Video/Audio/Subtitles: 1080p 1.85:1 high definition widescreen—5.1 English DTS-HD Master Audio—English subs only
I never bought the previous Universal release so I can comment specifically on how great this one compares, but this new Wes Anderson approved 2K digital restoration looked pretty great.
- Commentary With Director/Producer/Writer Wes Anderson, Actors Bill Murray, Edward Norton And Jason Schwartzman And Writer Roman Coppola
- The Making Of “Moonrise Kingdom”
- – Exploring The Set (17:11)
- – Storyboard Animatics And Narrator Test (Opening Sequence/Church Flashback/The Island of New Penzance/The Island Of St. Jack Wood—Play All (8:39) or separately)
- – Auditions (4:34)
- – Miniatures (1:38)
- Welcome To New Penzance (4:01)
- Set Tour With Bill Murray (2:59)
- Benjamin Britten’s “Noye’s Fludde” (1:53)
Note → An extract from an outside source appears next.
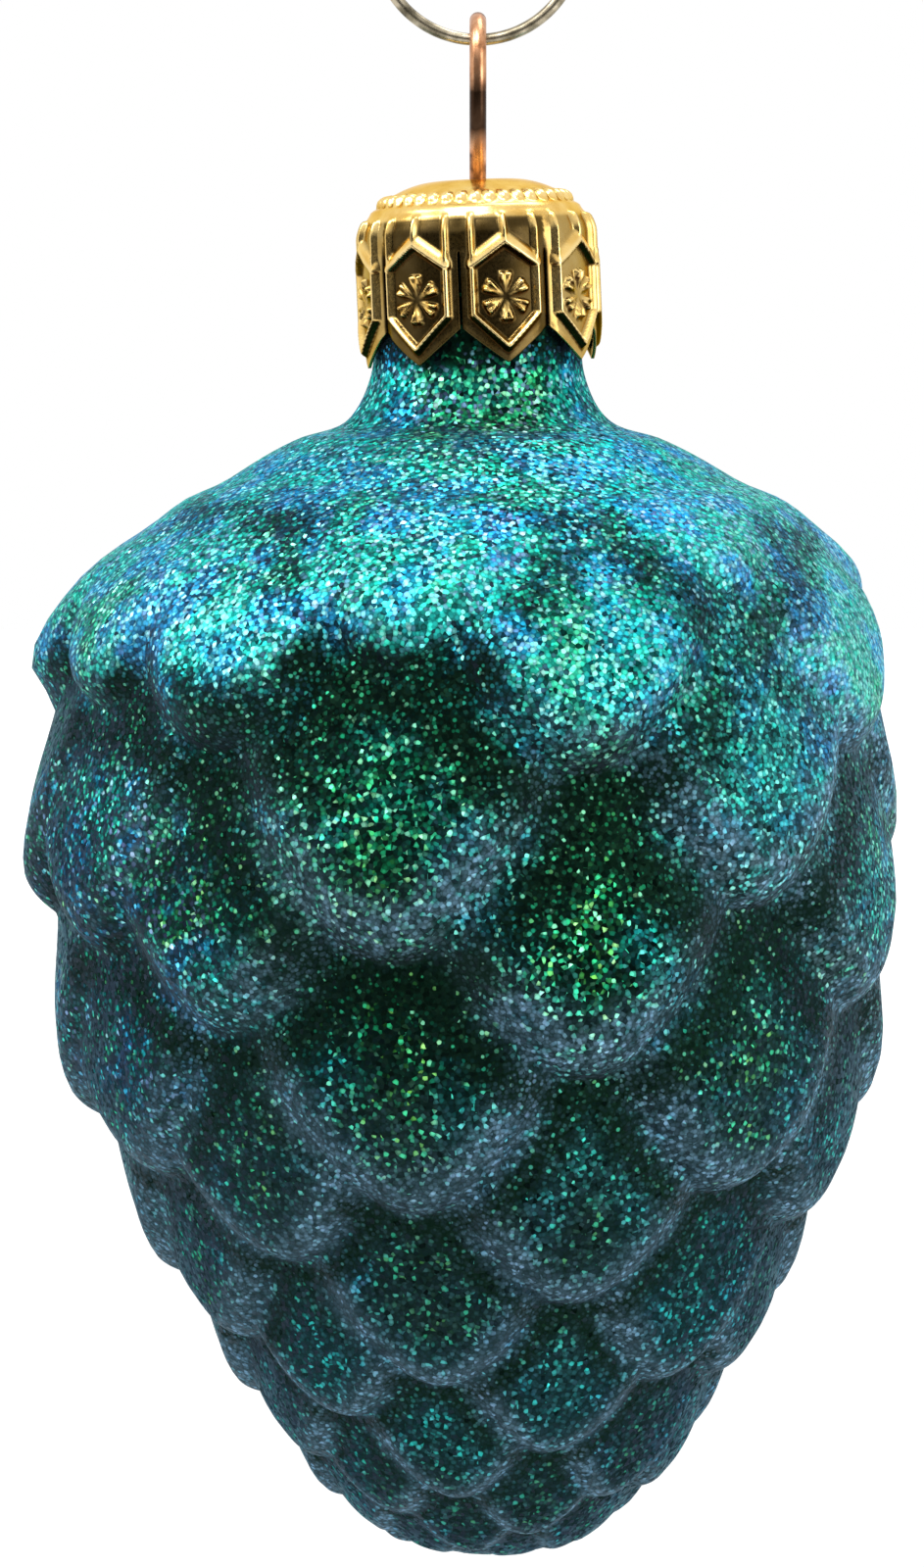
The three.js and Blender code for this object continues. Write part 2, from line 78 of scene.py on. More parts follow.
RING_MIDDLE = -RING_INSIDE / 2
RING_FOOT = -RING_INSIDE - RING_WIRE / 2
LOOP_TOP = RING_FOOT + RING_WIRE / 2 + GAP + WIRE / 2
CAP_TOP = LOOP_TOP + WIRE / 2 - LOOP_HEIGHT
CAP_H = DOME_H + SKIRT
HOLE_R = THROAT / 2 + WIRE / 2 + GAP
BORE_CAP = CAP_R - SHEET
NECK_FOOT = BORE_CAP - NECK_GAP
NECK_R = NECK_FOOT - NECK_TAPER
BORE = NECK_R - WALL
NECK_FOOT_Z = CAP_TOP - CAP_H - NECK_SHOWS
LEG_END = NECK_FOOT_Z + LEG_SHORT


def dome_drop(share, height):
    """How far the dome has dropped at a share of the way from its flat top to its side."""
    return height * (1 - (1 - share**DOME_POWER) ** (1 / DOME_POWER))


MOUTH_OUT = (NECK_R - DOME_FLAT) / (BORE_CAP - DOME_FLAT)
NECK_TOP = CAP_TOP - SHEET - dome_drop(MOUTH_OUT, DOME_H - SHEET) - MOUTH_GAP

# Corners of the smooth surface under the scales, as shares of its width and of its length
SHOULDER = [
    (0.09, 0.01), (0.275, 0.026), (0.46, 0.05), (0.69, 0.088),
    (0.86, 0.135), (0.945, 0.19), (0.97, 0.274), (0.985, 0.377),
]
LOWER = [
    (0.97, 0.463), (0.93, 0.549), (0.85, 0.627), (0.75, 0.705), (0.645, 0.782),
    (0.53, 0.853), (0.41, 0.916), (0.28, 0.963), (0.145, 0.99),
]

# Shapes and places of the scales
STEP, HALF_TURN, DEPTH, CURVE = 0.33, math.radians(21), 1.22, 1.9
LIP, LIP_SLOPE, LIP_ROUND, TAPER = 0.1315, 0.14, 0.64, 3.4
RIM, RIM_IN, RIM_SPREAD = 0.05, 0.6, 0.45
BULGE, BULGE_UP, BULGE_SPREAD, SIDE_DROP = 0.16, 0.65, 0.6, 0.12
UNEVEN, BARE_RISE, BLEND, COVER_MARGIN = 0.06, 0.55, 0.16, 0.40
LIFT, FIRST_LIPS, FADE_START, FADE_LENGTH = 2.0, 0.19, -1.7, 2.3
RINGS, UPPER_RINGS, DRIFT_SPAN, WIDEST, TIP_REACH = 13, 2, 7, 1.3, 6.0
# Where the painted sheen lies on each lip and the painted shade below it, and how wide, in falls of the
# lip
HAZE_PLACE, HAZE_SPREAD, UNDER_PLACE, UNDER_DEEPER, UNDER_SPREAD = 0.12, 0.5, 0.45, 0.38, 0.47
OUTSIDE = -99  # stands for any place outside a scale
FIRST_COLUMN = math.radians(-87.6)

# How finely the body is divided, and the shape of its inside
COLUMN_SIDES, EDGE_RINGS, NECK_ROWS, SCALE_ROWS = 20, 12, 56, 8
TIP_ROWS, EDGE_ROWS, EDGE_REACH = 6, 5, 0.18
INSIDE_SHARE, INSIDE_ROWS = 0.35, 40

# Shares of the body's length, and how far it stands to the right there
SWAY = [(0, 0), (0.09, 0.4), (0.225, -0.5), (0.39, -0.6), (0.58, 0), (0.77, 0.7), (1, 0.8)]

# Of each column of scales: the shift of its lips at ring 0 and at ring DRIFT_SPAN, and their height
COLUMNS = [
    (1.2, -0.3, 1.2), (0.35, -0.5, 1.05), (-0.4, -0.5, 1.0), (0.0, -0.1, 1.0), (-0.35, 0.0, 1.0),
    (-0.5, 0.1, 1.0), (-0.2, -0.8, 0.95), (-0.25, -0.5, 0.9), (-0.2, -0.5, 0.95), (0.0, 0.0, 1.0),
    (0.0, 0.0, 1.0), (0.0, 0.0, 1.0), (0.3, 0.0, 1.0), (0.6, -0.2, 1.1),
]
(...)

- Eleven iPhone Videos By Edward Norton (Play All (20:48) or separately)
- Animated Books (4;14)
- Cousin Ben (2:02)
- Booklet, Map Of The Island, Period Cast Photo Circa 1965, And A Flyer For Noye’s Fludde.
Since I only know of these kids through this movie it was wild seeing them in their auditions with their normal 21st century hairstyles, looking nothing like their fictional ’65 counterparts. It made me realize how much I miss my long hair.
Most of the extras I enjoyed are the behind-the-scenes ones, which comprises most of the Making Of, Welcome To New Penzance, Murray’s set tour, the 11 iphone videos. Check out the hilarious Cousin Ben comedy bit, which is Schwartzman and the kids in character as they screen Moonrise Kingdom for the camp in this tent.